Sicko
Regia Michael Moore, Stati Uniti, 2007
Michael Moore torna sul grande schermo e se la prende con il sistema sanitario targato USA. Dopo la General Motors (Roger & me, 1989), le lobby statunitensi delle armi (Bowling for Columbine, 2002) e le menzogne di Bush sulla guerra in Iraq dopo l’11 settembre (Fahrenheit 9/11 , 2004), il regista colpisce al cuore gli americani e colpisce dove fa più male, nel vero senso della parola: sono 50 i milioni di cittadini non coperti da un’assicurazione malattia e ben 250 milioni quelli coperti ma che devono lottare con le assicurazioni per farsi riconoscere e pagare le prestazioni sanitarie e di conseguenza migliaia e migliaia i morti. Il regista che ha portato il genere documentario alla ribalta, propone anche per Sick ola stessa costruzione filmica e narrativa, quello che si dice un film a tesi: alcune interviste scelte che supportano la tesi in questione, l’esclusione del contraddittorio, nessun personaggio che può confutare la tesi (in questo caso: i rappresentanti delle compagnie assicurative o dei pazienti con storie a lieto fine) e l’immagine da mondo dei sogni (non sempre veritiera) che Moore propone della stessa situazione in altre nazioni. Per scegliere le storie da raccontare, il regista ha chiesto sul suo sito internet agli americani di inviare le loro narrazioni sulla sanità: quasi 250 mila e-mail in una settimana. I protagonisti del film non sono solo quei milioni di cittadini che non hanno l’assicurazione sanitaria, ma soprattutto quei milioni che una copertura assicurativa ce l’hanno ma che vedono negar loro le cure a causa della disonestà delle assicurazioni che pensano solo nella logica del profitto, anche e soprattutto a scapito della salute dei cittadini.

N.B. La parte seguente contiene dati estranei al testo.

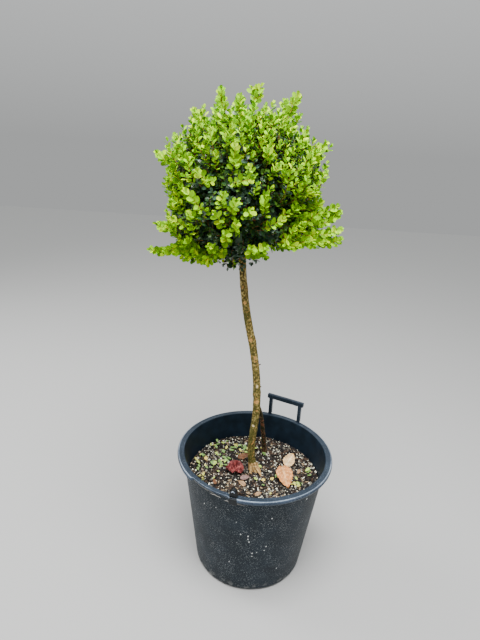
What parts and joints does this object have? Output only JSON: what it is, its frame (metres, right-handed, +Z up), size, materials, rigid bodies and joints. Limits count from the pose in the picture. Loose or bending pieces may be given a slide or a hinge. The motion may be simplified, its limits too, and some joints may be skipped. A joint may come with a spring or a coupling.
{
  "type": "standard lollipop topiary in a nursery pot",
  "caption": "Small-leaved evergreen trained as a standard: a bare leaning trunk under a loosely clipped ball of leaves, in a filled black nursery pot with a standing handle.",
  "frame": {"origin": "centre of the pot's flat underside, on the surface that it stands on", "axes": "+Z up, +X to the viewer's right in the picture, +Y away from the viewer, towards the side of the standing handle"},
  "size_m": [0.5827, 0.5019, 1.4712],
  "materials": {
    "pot_plastic": "satin",
    "potting_mix": "matte",
    "trunk_bark": "matte",
    "second_stem_bark": "matte",
    "twig_bark": "matte",
    "mature_leaf": "satin",
    "young_leaf": "satin"
  },
  "bodies": {
    "root": {"pot": "pot_plastic", "pot_handle": "pot_plastic", "pot_handle_stump": "pot_plastic", "potting_mix": "potting_mix", "trunk": "trunk_bark", "second_stem": "second_stem_bark", "bough_top": "twig_bark", "bough_upper_1": "twig_bark", "bough_upper_2": "twig_bark", "bough_upper_3": "twig_bark", "bough_upper_4": "twig_bark", "bough_lower_1": "twig_bark", "bough_lower_2": "twig_bark", "bough_lower_3": "twig_bark", "bough_lower_4": "twig_bark", "foliage_top": "young_leaf", "foliage_upper_1": "mature_leaf", "foliage_upper_2": "mature_leaf", "foliage_upper_3": "mature_leaf", "foliage_upper_4": "mature_leaf", "foliage_lower_1": "mature_leaf", "foliage_lower_2": "mature_leaf", "foliage_lower_3": "mature_leaf", "foliage_lower_4": "mature_leaf"}
  },
  "joints": []
}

In Sicko (ma in fondo anche in tutti i film precedenti) la debolezza sta proprio nella semplificazione del problema, nelle soluzioni troppo facili e, arriverei quasi a dire, banali: un’assicurazione universale e gratuita per tutti i cittadini, l’abolizione di tutte le compagnie assicurative private e la regolamentazione delle ditte farmaceutiche. Soluzioni non attuabili e non attuate nemmeno nei «mondi dei sogni» che lui presenta: Gran Bretagna, Francia, Canada, Cuba.

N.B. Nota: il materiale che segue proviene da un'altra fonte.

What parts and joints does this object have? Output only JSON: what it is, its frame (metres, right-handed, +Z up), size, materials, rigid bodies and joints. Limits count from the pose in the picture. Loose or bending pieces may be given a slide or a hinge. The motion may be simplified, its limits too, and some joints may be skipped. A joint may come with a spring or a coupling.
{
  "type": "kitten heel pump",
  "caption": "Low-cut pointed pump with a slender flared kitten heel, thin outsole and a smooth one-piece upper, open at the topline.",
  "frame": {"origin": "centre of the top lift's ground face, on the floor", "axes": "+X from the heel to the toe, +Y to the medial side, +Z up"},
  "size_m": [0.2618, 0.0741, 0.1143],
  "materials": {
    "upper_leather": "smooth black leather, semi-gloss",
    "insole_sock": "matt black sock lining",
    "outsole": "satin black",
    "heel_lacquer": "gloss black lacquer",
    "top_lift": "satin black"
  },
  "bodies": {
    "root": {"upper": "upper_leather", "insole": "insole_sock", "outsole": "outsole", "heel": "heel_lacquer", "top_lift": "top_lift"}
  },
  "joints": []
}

Bisogna però ammettere che il punto di forza di Moore e dei suoi film è la capacità di suscitare il dibattito, di far diventare il problema un problema politico. La copertura sanitaria non universale del sistema statunitense è una decisione politica: era il 1971 quando l’allora presidente Richard Nixon ha concepito il sistema sanitario come un libero mercato che non prevede l’obbligo alla copertura assicurativa. La storia si ripete anche con altri presidenti: la riforma sanitaria proposta dall’allora first lady Hillary Clinton era di per sé molto buona, ma, nel 2003, per poter far approvare la legge anche lei ha dovuto venire a patti, scendere a compromessi con le lobby delle assicurazioni e delle ditte farmaceutiche. Per non parlare del presidente George W. Bush che proprio nei mesi scorsi ha usato il diritto di veto per bloccare l’espansione del programma pubblico per l’assistenza sanitaria dei bambini statunitensi che avrebbe garantito l’health care a circa 10 milioni di bimbi contro gli attuali 6,6 milioni. Oramai è evidente che il business legato alla sanità è il business del futuro in tutte le nazioni, Svizzera compresa. E allora ben vengano anche film imperfetti come Sicko, se tengono acceso il dibattito democratico e non permettono di dimenticare la via già intrapresa dall’America, che rischiamo di seguire anche noi.